Jeopolitik gelişmelere ilişkin de değerlendirmelerde bulunan Aras, içe kapanmacı eğilimlere karşı uyardı. “Bugün birçok ülke belirsizlik karşısında stratejik otonomi arayışına yöneliyor. Ancak bu kavram çoğu zaman içe kapanma, savunma refleksi ya da küresel düzenden kopuş gibi yanlış yönelimlere evrilebiliyor” dedi. Aras, Türkiye’nin güçlü ekonomik ve jeopolitik kapasitesiyle küresel değer zincirlerinde daha etkin rol oynayabileceğini ifade etti:
“Oysa biz hem ekonomik hem de jeopolitik kapasitesi yüksek bir ülke olarak stratejik aklımızı etkili kullanmak suretiyle Gümrük Birliği’ni güncelleyerek, yatırımcılara öngörülebilirlik sağlayarak, ihracata dayalı verimli ekonomik büyüme ve zenginleşme imkânı yaratacak ortamı sağlayabiliriz. Bu kapasitenin gerçeğe dönüştürülmesi bizim elimizde. Bu mümkündür ve gereklidir. Bu ancak tüm paydaşların katkısıyla yapılabilir.”
Toplantıda konuşan TÜSİAD Yönetim Kurulu Başkanı Orhan Turan ise küresel ticaret sisteminde yaşanan dönüşüme dikkat çekti. “ABD’nin uygulayacağını duyurduğu gümrük vergileri, son 80 yılın en yüksek düzeyine işaret ediyor. Gümrük vergilerindeki artış sonrasında nasıl bir küresel ticaret düzeninin ortaya çıkacağı uzun yıllar içerisinde netleşecek” dedi.
“Bugün küresel sistemin radikal bir biçimde değiştiğine tanık oluyoruz. İkinci Dünya Savaşı’ndan bu yana küresel sistemin tasarımında en etkili aktör olan ABD’de yaşanan gelişmeler tüm küresel sistemi etkiliyor. Bildiğimiz dünya kökten değişiyor” diyen Turan, yeşil ekonomi, yapay zekâ ve demografik değişim gibi alanlardaki dönüşümlerin jeopolitik kaymalarla birleştiğini söyledi.
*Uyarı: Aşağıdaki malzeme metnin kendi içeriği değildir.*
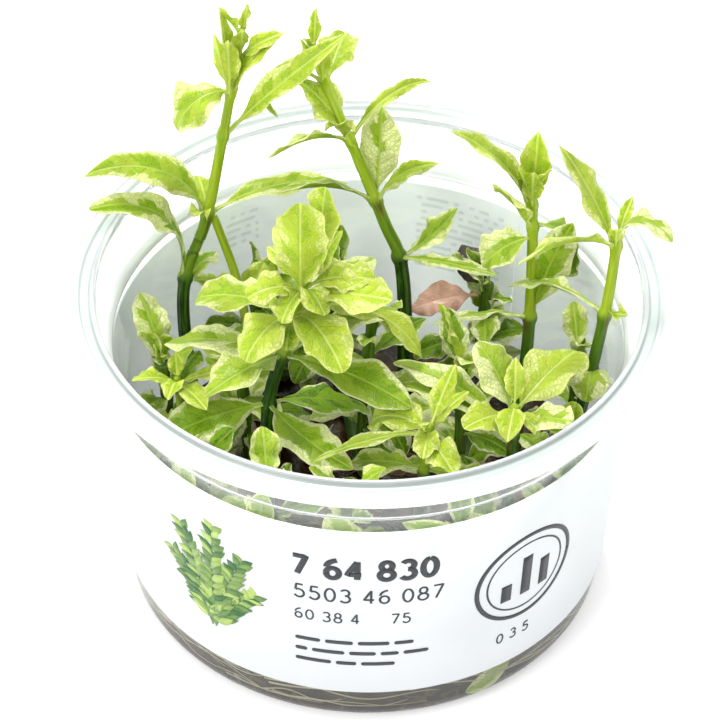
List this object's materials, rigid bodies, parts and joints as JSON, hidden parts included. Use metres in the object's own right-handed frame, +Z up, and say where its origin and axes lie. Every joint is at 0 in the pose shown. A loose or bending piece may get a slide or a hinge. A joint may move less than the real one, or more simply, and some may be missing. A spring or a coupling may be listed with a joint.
{
  "type": "variegated hygrophila plants in a tissue culture cup",
  "caption": "Green and cream leafy stem plants growing on gel in a clear round flanged culture cup with a wrap label, leaves rising out of the open mouth.",
  "frame": {"origin": "middle of the cup's flat underside, on the surface it rests on", "axes": "+Z up through the cup's open mouth; -Y towards the front of the label; +X to the right of that"},
  "size_m": [0.1, 0.1, 0.0954],
  "materials": {
    "clear_plastic": "clear moulded, glossy",
    "label_film": "satin printed film, slightly translucent",
    "gel": "wet cloudy gel with pale and brown roots",
    "stem_green": "smooth plant stem, satin",
    "leaf_green": "soft leaf, net-veined, cream-edged",
    "low_leaf_green": "soft darker leaf, net-veined, cream-edged"
  },
  "bodies": {
    "root": {"clump_back_left": "low_leaf_green", "clump_back_right": "low_leaf_green", "clump_front": "low_leaf_green", "clump_front_left": "low_leaf_green", "clump_left": "low_leaf_green", "clump_right": "low_leaf_green", "culture_gel": "gel", "cup": "clear_plastic", "label_wrap": "label_film", "leaf_back_centre_cream": "leaf_green", "leaf_back_centre_drooping": "leaf_green", "leaf_back_centre_left": "leaf_green", "leaf_back_centre_low_right": "leaf_green", "leaf_back_centre_low_thin": "leaf_green", "leaf_back_centre_right": "leaf_green", "leaf_back_centre_thin_left": "leaf_green", "leaf_back_centre_thin_right": "leaf_green", "leaf_front_right_broad": "leaf_green", "leaf_front_right_left": "leaf_green", "leaf_front_right_long": "leaf_green", "leaf_front_right_side": "leaf_green", "leaf_front_right_upright": "leaf_green", "leaf_left_tall_curling": "leaf_green", "leaf_left_tall_drooping": "leaf_green", "leaf_left_tall_long": "leaf_green", "leaf_left_tall_right": "leaf_green", "leaf_left_tall_serrate": "leaf_green", "leaf_left_tall_upright": "leaf_green", "leaf_right_back_broad": "leaf_green", "leaf_right_back_hanging": "leaf_green", "leaf_right_back_long": "leaf_green", "leaf_right_back_low": "leaf_green", "leaf_right_back_upright": "leaf_green", "leaf_right_edge_bent": "leaf_green", "leaf_right_edge_left": "leaf_green", "leaf_right_edge_long": "leaf_green", "leaf_right_edge_low": "leaf_green", "leaf_right_edge_thin": "leaf_green", "leaf_rosette_foot_front": "leaf_green", "leaf_rosette_foot_left": "leaf_green", "leaf_rosette_front": "leaf_green", "leaf_rosette_front_left": "leaf_green", "leaf_rosette_left": "leaf_green", "leaf_rosette_low_front": "leaf_green", "leaf_rosette_low_left": "leaf_green", "leaf_rosette_low_right": "leaf_green", "leaf_rosette_right": "leaf_green", "leaf_rosette_right_back": "leaf_green", "leaf_rosette_right_low": "leaf_green", "leaf_rosette_upright_left": "leaf_green", "leaf_rosette_upright_right": "leaf_green", "stem_back_centre": "stem_green", "stem_front_centre": "stem_green", "stem_front_right": "stem_green", "stem_front_rosette": "stem_green", "stem_left_small": "stem_green", "stem_left_tall": "stem_green", "stem_right_back": "stem_green", "stem_right_edge": "stem_green"}
  },
  "joints": []
}
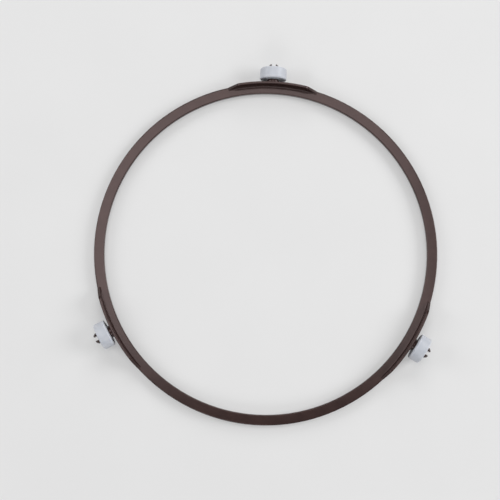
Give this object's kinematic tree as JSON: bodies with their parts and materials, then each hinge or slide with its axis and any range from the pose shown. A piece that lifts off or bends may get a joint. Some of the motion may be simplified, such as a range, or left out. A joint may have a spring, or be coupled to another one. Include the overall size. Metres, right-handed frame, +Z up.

Türkiye’nin büyüme verilerine ilişkin değerlendirmelerde bulunan Turan, üretim tarafındaki zayıflığa işaret etti. “Türkiye’de 2025 yılının ilk çeyreğinde açıklanmış olan büyüme verilerine baktığımız zaman, ekonomideki yavaşlamanın teyit edildiğini görüyoruz. Gayrisafi yurt içi hasıladaki yıllık bazda yüzde 2’lik büyümeye karşılık, imalat sanayi yüzde 2,4 küçüldü” dedi.
“Büyümeyi, bir süredir büyümeyi sanayi üretimi dışındaki faaliyetler sürüklüyor. 2022’den bu yana gayrisafi yurt içi hasıla yüzde 4,5 büyürken, sanayi yüzde 1,1; tarım ise yüzde 1 büyüdü. Hiç şüphesiz Türkiye gibi büyük bir ekonomi için sanayisiz bir büyüme modeli elbette düşünülemez.”
Turan, sadece para politikasıyla sorunların aşılamayacağını ifade etti: “Ekonomi sadece para politikasından ibaret değil. Para politikaları ile elde edilebilecek kazanım gerekli, fakat yeterli değil. Ekonomimizi daha rekabetçi kılacak yapısal dönüşümleri de hayata geçirmeliyiz. Enflasyonla mücadele devam ederken, reel sektörün sıkıntılarını aşma ve hane halkı refahını güçlendirme yollarını da bulmak önemli.”